-- Start --
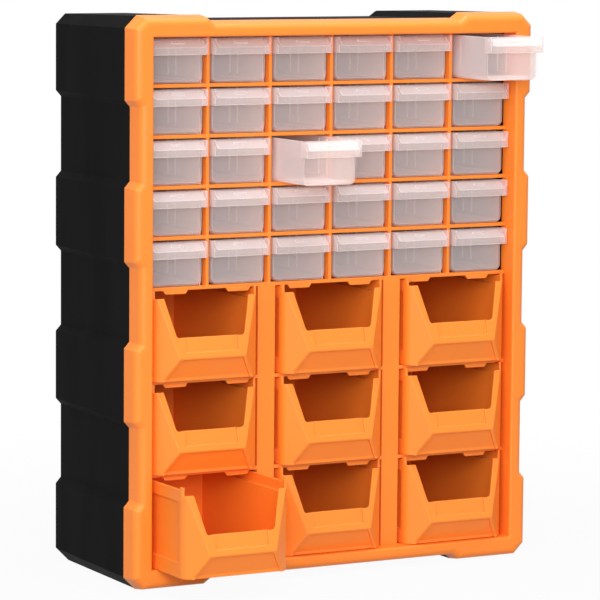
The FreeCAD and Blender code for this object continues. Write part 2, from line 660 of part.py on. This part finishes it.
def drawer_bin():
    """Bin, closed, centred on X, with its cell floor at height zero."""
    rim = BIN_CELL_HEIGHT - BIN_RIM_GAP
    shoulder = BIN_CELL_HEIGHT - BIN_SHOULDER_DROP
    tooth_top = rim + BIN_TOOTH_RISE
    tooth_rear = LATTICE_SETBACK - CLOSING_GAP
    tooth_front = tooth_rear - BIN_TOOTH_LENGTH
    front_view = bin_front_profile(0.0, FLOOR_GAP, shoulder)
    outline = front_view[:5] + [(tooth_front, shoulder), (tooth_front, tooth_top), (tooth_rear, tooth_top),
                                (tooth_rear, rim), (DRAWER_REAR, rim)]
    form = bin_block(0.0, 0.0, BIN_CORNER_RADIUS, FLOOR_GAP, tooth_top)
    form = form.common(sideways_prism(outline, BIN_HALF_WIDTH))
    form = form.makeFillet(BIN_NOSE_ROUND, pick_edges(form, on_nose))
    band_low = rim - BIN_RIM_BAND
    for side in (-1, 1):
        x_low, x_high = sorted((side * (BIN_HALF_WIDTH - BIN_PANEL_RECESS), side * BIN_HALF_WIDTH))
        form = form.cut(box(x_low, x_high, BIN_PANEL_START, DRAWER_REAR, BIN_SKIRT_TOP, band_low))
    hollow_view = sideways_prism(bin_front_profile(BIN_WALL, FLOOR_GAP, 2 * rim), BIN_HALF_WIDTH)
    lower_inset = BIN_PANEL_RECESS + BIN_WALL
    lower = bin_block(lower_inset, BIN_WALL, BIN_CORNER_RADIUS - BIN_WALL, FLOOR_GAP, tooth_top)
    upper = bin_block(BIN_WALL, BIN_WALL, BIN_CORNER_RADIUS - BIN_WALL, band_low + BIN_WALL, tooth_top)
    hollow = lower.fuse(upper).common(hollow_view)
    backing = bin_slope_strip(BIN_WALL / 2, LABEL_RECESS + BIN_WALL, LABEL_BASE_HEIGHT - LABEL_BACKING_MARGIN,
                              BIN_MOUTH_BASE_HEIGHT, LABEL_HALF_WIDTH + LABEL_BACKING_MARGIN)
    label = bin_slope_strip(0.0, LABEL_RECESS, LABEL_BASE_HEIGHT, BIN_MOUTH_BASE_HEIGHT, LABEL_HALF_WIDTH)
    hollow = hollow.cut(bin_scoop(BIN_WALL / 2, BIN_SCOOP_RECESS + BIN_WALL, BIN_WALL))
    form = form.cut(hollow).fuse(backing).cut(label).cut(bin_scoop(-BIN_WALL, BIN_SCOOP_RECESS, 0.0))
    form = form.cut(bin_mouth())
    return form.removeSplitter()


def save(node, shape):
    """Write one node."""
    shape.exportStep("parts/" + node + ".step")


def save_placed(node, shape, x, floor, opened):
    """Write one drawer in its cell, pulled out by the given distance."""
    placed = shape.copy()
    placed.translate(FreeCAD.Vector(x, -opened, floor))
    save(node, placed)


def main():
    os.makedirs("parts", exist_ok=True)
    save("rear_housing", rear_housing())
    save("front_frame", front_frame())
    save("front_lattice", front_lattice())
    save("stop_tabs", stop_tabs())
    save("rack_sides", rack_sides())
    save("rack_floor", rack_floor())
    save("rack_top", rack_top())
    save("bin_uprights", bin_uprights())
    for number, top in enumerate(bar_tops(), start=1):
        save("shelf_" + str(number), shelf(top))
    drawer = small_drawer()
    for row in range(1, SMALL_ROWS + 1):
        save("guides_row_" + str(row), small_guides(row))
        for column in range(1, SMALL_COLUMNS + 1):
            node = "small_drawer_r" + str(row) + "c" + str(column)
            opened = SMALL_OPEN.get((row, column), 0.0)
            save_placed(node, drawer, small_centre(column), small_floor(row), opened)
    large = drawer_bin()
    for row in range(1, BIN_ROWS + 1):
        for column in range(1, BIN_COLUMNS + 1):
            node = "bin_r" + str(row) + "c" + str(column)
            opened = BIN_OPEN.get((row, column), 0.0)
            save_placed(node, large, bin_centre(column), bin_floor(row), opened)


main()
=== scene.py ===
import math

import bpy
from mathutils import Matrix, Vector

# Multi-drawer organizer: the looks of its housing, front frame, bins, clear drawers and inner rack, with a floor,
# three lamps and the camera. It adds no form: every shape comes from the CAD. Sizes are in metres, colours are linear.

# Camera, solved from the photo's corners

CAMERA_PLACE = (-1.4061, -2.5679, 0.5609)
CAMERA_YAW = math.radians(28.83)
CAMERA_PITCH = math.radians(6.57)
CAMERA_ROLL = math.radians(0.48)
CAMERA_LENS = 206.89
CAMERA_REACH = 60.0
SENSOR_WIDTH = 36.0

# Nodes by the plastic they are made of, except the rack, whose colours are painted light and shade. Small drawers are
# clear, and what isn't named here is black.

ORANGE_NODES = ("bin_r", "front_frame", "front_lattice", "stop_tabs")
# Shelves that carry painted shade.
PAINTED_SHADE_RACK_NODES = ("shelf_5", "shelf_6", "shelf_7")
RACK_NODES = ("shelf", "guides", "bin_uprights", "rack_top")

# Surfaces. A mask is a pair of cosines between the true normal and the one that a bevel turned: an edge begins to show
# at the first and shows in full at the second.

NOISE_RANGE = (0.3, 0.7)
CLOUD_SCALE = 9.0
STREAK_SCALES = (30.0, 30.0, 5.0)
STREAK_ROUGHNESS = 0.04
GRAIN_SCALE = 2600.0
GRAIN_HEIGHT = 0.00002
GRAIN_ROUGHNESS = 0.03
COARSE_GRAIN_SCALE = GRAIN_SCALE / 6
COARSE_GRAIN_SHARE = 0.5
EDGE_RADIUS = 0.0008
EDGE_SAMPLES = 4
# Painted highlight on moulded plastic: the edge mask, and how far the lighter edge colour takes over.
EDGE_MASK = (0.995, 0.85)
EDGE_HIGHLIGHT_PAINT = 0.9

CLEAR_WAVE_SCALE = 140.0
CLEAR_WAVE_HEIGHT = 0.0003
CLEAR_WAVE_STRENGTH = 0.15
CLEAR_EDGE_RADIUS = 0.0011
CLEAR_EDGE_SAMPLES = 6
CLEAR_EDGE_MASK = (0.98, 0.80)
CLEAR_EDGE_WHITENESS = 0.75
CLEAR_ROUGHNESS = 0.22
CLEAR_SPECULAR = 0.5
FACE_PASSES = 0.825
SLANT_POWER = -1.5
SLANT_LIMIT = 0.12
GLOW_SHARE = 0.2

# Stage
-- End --
• **Work to complete**: Using the data above, extract exactly the lines from the one that holds "for number, top" to the one that holds "# Camera, solved from the photo's corners", both ends included, and no others.

• **Problem solution**:
    for number, top in enumerate(bar_tops(), start=1):
        save("shelf_" + str(number), shelf(top))
    drawer = small_drawer()
    for row in range(1, SMALL_ROWS + 1):
        save("guides_row_" + str(row), small_guides(row))
        for column in range(1, SMALL_COLUMNS + 1):
            node = "small_drawer_r" + str(row) + "c" + str(column)
            opened = SMALL_OPEN.get((row, column), 0.0)
            save_placed(node, drawer, small_centre(column), small_floor(row), opened)
    large = drawer_bin()
    for row in range(1, BIN_ROWS + 1):
        for column in range(1, BIN_COLUMNS + 1):
            node = "bin_r" + str(row) + "c" + str(column)
            opened = BIN_OPEN.get((row, column), 0.0)
            save_placed(node, large, bin_centre(column), bin_floor(row), opened)


main()
=== scene.py ===
import math

import bpy
from mathutils import Matrix, Vector

# Multi-drawer organizer: the looks of its housing, front frame, bins, clear drawers and inner rack, with a floor,
# three lamps and the camera. It adds no form: every shape comes from the CAD. Sizes are in metres, colours are linear.

# Camera, solved from the photo's corners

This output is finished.